According to this article from Msnbc.COM,
Other workers were trampled as they tried to rescue the man, and customers stepped over him and became irate when officials said the store was closing because of the death, police and witnesses said.


Police are trying to ID the proximately guilty parties by viewing store security tapes, but may not be able to ever figure out exactly who trampled whom. So they may all get off scott free.

Worse, our culture of unlimited self-gratification, made even more urgent by our patriotic necessity to consume for the good of the state, will also be getting off scott free this year as every year.
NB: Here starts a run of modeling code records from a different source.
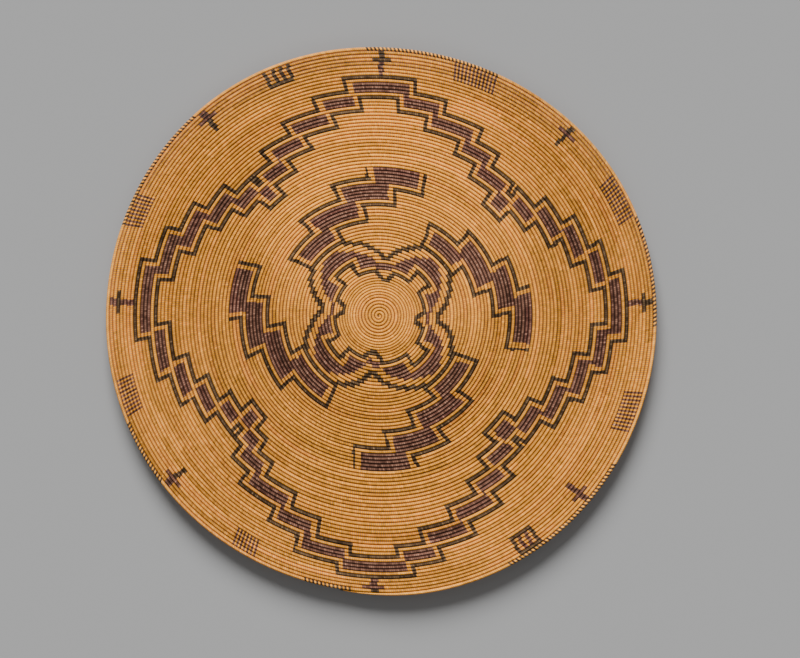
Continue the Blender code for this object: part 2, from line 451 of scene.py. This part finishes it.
border = {
    "crosses": [  # angle, rings of foot, arms and top, then stitches and colour of foot, head and arms
        (0.35, (69, 73, 75), (3, brown), (3, black), (10, black)),
        (46.0, (69, 73, 75), (2, black), (3, black), (11, brown)),
        (87.15, (69, 73, 75), (3, brown), (3, black), (10, black)),
        (131.8, (69, 73, 75), (3, brown), (3, brown), (10, brown)),
        (181.15, (72, 74, 75), (4, brown), (4, black), (11, brown)),  # over the high step
        (231.65, (69, 73, 75), (3, black), (4, brown), (11, brown)),
        (272.9, (69, 73, 75), (3, brown), (4, brown), (12, black)),
        (318.8, (69, 73, 75), (3, black), (4, brown), (11, brown)),
    ],
    "checks": [  # start and end
        (17.2, 26.8), (59.0, 68.9), (106.2, 116.2), (207.3, 213.8), (248.4, 256.8), (289.4, 297.0),
    ],
    "checkRings": (71, 75),
    "gate": ([144.7, 146.25, 147.8, 149.4], (70, 75), True),  # bars, rings, and whether it has a top bar
    "comb": ([334.5, 336.4, 338.1, 339.75], (71, 75), False),
    "barWidth": 2,  # stitches
    "ticks": [  # ring, start and end
        (76, 357.2, 386.3),
        (76, 68.6, 92.7),
        (76, 122.5, 152.4),
        (75, 186.2, 187.8),
        (76, 187.8, 196.2),
        (76, 232.9, 246.5),
        (76, 288.8, 317.1),
    ],
}


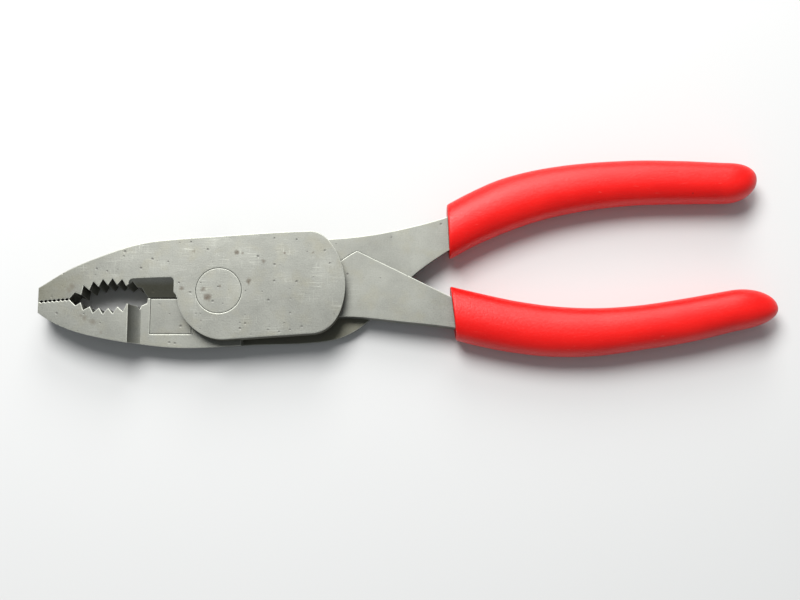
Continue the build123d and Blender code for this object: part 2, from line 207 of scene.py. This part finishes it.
def rounded_edge(shader, radius_mm):
    """A normal that eases sharp edges, and a mask: 1 on the edges and 0 on flat faces."""
    bevel = shader.node("ShaderNodeBevel", {"Radius": radius_mm * MM}, samples=8)
    geometry = shader.node("ShaderNodeNewGeometry")
    dot = shader.node("ShaderNodeVectorMath", operation="DOT_PRODUCT")
    shader.join(bevel.outputs["Normal"], dot, 0)
    shader.join(geometry.outputs["Normal"], dot, 1)
    part = shader.node("ShaderNodeVectorMath", operation="SCALE")
    shader.join(bevel.outputs["Normal"], part, 0)
    part.inputs["Scale"].default_value = EDGE_EASE
    total = shader.node("ShaderNodeVectorMath", operation="ADD")
    shader.join(part.outputs["Vector"], total, 0)
    shader.join(geometry.outputs["Normal"], total, 1)
    eased = shader.node("ShaderNodeVectorMath", operation="NORMALIZE")
    shader.join(total.outputs["Vector"], eased, 0)
    return eased.outputs["Vector"], shader.ramp(dot.outputs["Value"], 0.995, 0.93)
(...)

If none of the people involved in this atrocity is arrested, it would at least be poetic justice for all of them to be required to join the Rev. Billy's Church of Stop Shopping.

Tuesday, November 18, 2008

Capitalism's dirty little secret

In a blog of today's date on MSN Money entitled Why a bailout won't save Detroit, Anthony Mirhaydari addresses the issue of market saturation vis the US auto industry. He points out that
"The United States now has 981 cars for every 1,000 people of driving age compared to 613 in the United Kingdom and just 24 in China. As a result, no amount of government aid will stop the factory closures and layoffs. "


It seems to me that this is the problem with capitalism in general -- it's based on the premise of unlimited demand, and unlimited natural resources, without which, companies can't survive. And it's especially a problem for enormous, capital-intensive businesses that need a constant supply of new business just to pay the upkeep on their physical plant.

We, the people (referred to as "consumers" by economists and marketing people) exist, as far as capitalism is concerned, to consume the output of these huge enterprises. Rather than making products as a response to demand, these businesses make the products first and it then becomes our patriotic duty as citizens to consume those products. This cart-before-the-horse situation can only be maintained through a combination of manipulating people's desires and extending them credit to finance the purchase of products they can't afford (and often don't need).

Hence, the annual media hand-wringing about the Christmas retail season and whether "consumers" will do their duty and buy lots of stuff no one needs in order to keep the economy on track.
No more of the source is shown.